#### Available data ####
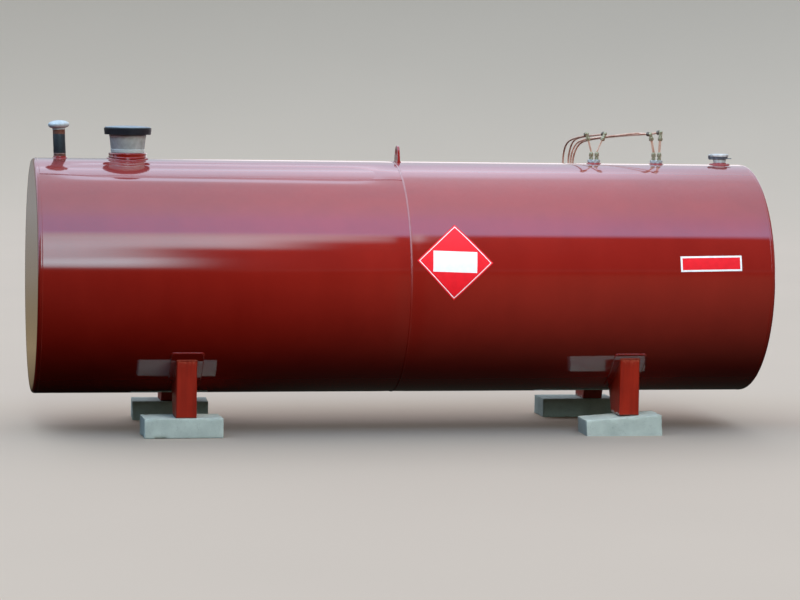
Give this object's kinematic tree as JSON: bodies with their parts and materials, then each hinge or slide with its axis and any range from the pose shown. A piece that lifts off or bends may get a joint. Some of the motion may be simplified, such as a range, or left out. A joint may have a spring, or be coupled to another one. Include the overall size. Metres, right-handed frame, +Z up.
{
  "type": "horizontal storage tank",
  "caption": "Horizontal cylindrical fuel tank with flat flanged ends on short legs and concrete blocks, with vents, a hinged fill lid, a lifting eye and copper fuel lines on top.",
  "frame": {"origin": "on the ground under the middle of the tank", "axes": "+X along the tank towards the fill end, +Y to the rear, away from the side with the plates, +Z up"},
  "size_m": [3.83, 1.2564, 1.6007],
  "materials": {
    "shell_paint": "glossy dark red enamel",
    "leg_paint": "semi-gloss orange-red enamel",
    "concrete": "matt pale cast concrete",
    "plated_steel": "dull zinc plating",
    "cast_aluminium": "as cast, dull",
    "black_paint": "satin black",
    "dark_pipe": "satin black varnish",
    "brass": "dull brass",
    "copper": "weathered copper"
  },
  "bodies": {
    "tank": {"shell_course_left": "shell_paint", "lap_seam_left": "shell_paint", "head_left": "shell_paint", "line_coupling_left": "shell_paint", "line_bushing_left": "plated_steel", "shell_course_right": "shell_paint", "lap_seam_right": "shell_paint", "head_right": "shell_paint", "line_coupling_right": "shell_paint", "line_bushing_right": "plated_steel", "girth_weld": "shell_paint", "wear_plate_front_left": "shell_paint", "leg_front_left": "leg_paint", "pad_front_left": "concrete", "wear_plate_front_right": "shell_paint", "leg_front_right": "leg_paint", "pad_front_right": "concrete", "wear_plate_rear_left": "shell_paint", "leg_rear_left": "leg_paint", "pad_rear_left": "concrete", "wear_plate_rear_right": "shell_paint", "leg_rear_right": "leg_paint", "pad_rear_right": "concrete", "lifting_lug": "shell_paint", "vent_coupling": "shell_paint", "vent_pipe": "dark_pipe", "vent_cap": "plated_steel", "emergency_vent_collar": "shell_paint", "emergency_vent_body": "cast_aluminium", "fill_coupling": "shell_paint", "fill_neck": "plated_steel", "fill_cap_base": "plated_steel", "riser_1": "brass", "elbow_1": "brass", "fuel_line_1": "copper", "riser_2": "brass", "elbow_2": "brass", "fuel_line_2": "copper", "riser_3": "brass", "elbow_3": "brass", "fuel_line_3": "copper", "riser_4": "brass", "elbow_4": "brass", "fuel_line_4": "copper"},
    "vent_cover": {"emergency_vent_skirt": "black_paint", "emergency_vent_lid": "cast_aluminium"},
    "fill_lid": {"fill_cap_lid": "plated_steel"}
  },
  "joints": [
    {"name": "vent_cover_lift", "type": "slide", "parent": "tank", "child": "vent_cover", "axis": [0, 0, 1], "range_m": [0, 0.025]},
    {"name": "fill_lid_hinge", "type": "hinge", "parent": "tank", "child": "fill_lid", "pos_m": [1.725, 0, 1.4549], "axis": [0, -1, 0], "range_deg": [0, 110]}
  ]
}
####
Quote the whole listing above, leaving nothing out.

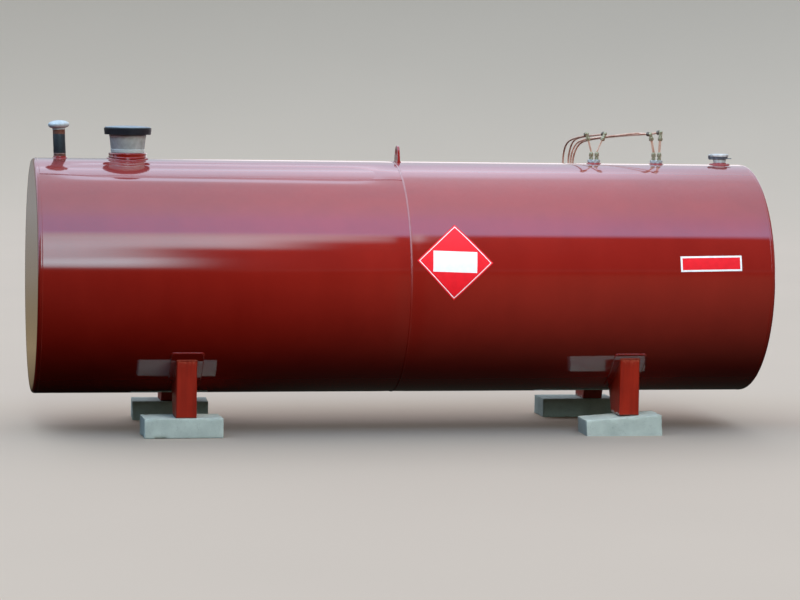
Give this object's kinematic tree as JSON: bodies with their parts and materials, then each hinge or slide with its axis and any range from the pose shown. A piece that lifts off or bends may get a joint. Some of the motion may be simplified, such as a range, or left out. A joint may have a spring, or be coupled to another one. Include the overall size. Metres, right-handed frame, +Z up.
{
  "type": "horizontal storage tank",
  "caption": "Horizontal cylindrical fuel tank with flat flanged ends on short legs and concrete blocks, with vents, a hinged fill lid, a lifting eye and copper fuel lines on top.",
  "frame": {"origin": "on the ground under the middle of the tank", "axes": "+X along the tank towards the fill end, +Y to the rear, away from the side with the plates, +Z up"},
  "size_m": [3.83, 1.2564, 1.6007],
  "materials": {
    "shell_paint": "glossy dark red enamel",
    "leg_paint": "semi-gloss orange-red enamel",
    "concrete": "matt pale cast concrete",
    "plated_steel": "dull zinc plating",
    "cast_aluminium": "as cast, dull",
    "black_paint": "satin black",
    "dark_pipe": "satin black varnish",
    "brass": "dull brass",
    "copper": "weathered copper"
  },
  "bodies": {
    "tank": {"shell_course_left": "shell_paint", "lap_seam_left": "shell_paint", "head_left": "shell_paint", "line_coupling_left": "shell_paint", "line_bushing_left": "plated_steel", "shell_course_right": "shell_paint", "lap_seam_right": "shell_paint", "head_right": "shell_paint", "line_coupling_right": "shell_paint", "line_bushing_right": "plated_steel", "girth_weld": "shell_paint", "wear_plate_front_left": "shell_paint", "leg_front_left": "leg_paint", "pad_front_left": "concrete", "wear_plate_front_right": "shell_paint", "leg_front_right": "leg_paint", "pad_front_right": "concrete", "wear_plate_rear_left": "shell_paint", "leg_rear_left": "leg_paint", "pad_rear_left": "concrete", "wear_plate_rear_right": "shell_paint", "leg_rear_right": "leg_paint", "pad_rear_right": "concrete", "lifting_lug": "shell_paint", "vent_coupling": "shell_paint", "vent_pipe": "dark_pipe", "vent_cap": "plated_steel", "emergency_vent_collar": "shell_paint", "emergency_vent_body": "cast_aluminium", "fill_coupling": "shell_paint", "fill_neck": "plated_steel", "fill_cap_base": "plated_steel", "riser_1": "brass", "elbow_1": "brass", "fuel_line_1": "copper", "riser_2": "brass", "elbow_2": "brass", "fuel_line_2": "copper", "riser_3": "brass", "elbow_3": "brass", "fuel_line_3": "copper", "riser_4": "brass", "elbow_4": "brass", "fuel_line_4": "copper"},
    "vent_cover": {"emergency_vent_skirt": "black_paint", "emergency_vent_lid": "cast_aluminium"},
    "fill_lid": {"fill_cap_lid": "plated_steel"}
  },
  "joints": [
    {"name": "vent_cover_lift", "type": "slide", "parent": "tank", "child": "vent_cover", "axis": [0, 0, 1], "range_m": [0, 0.025]},
    {"name": "fill_lid_hinge", "type": "hinge", "parent": "tank", "child": "fill_lid", "pos_m": [1.725, 0, 1.4549], "axis": [0, -1, 0], "range_deg": [0, 110]}
  ]
}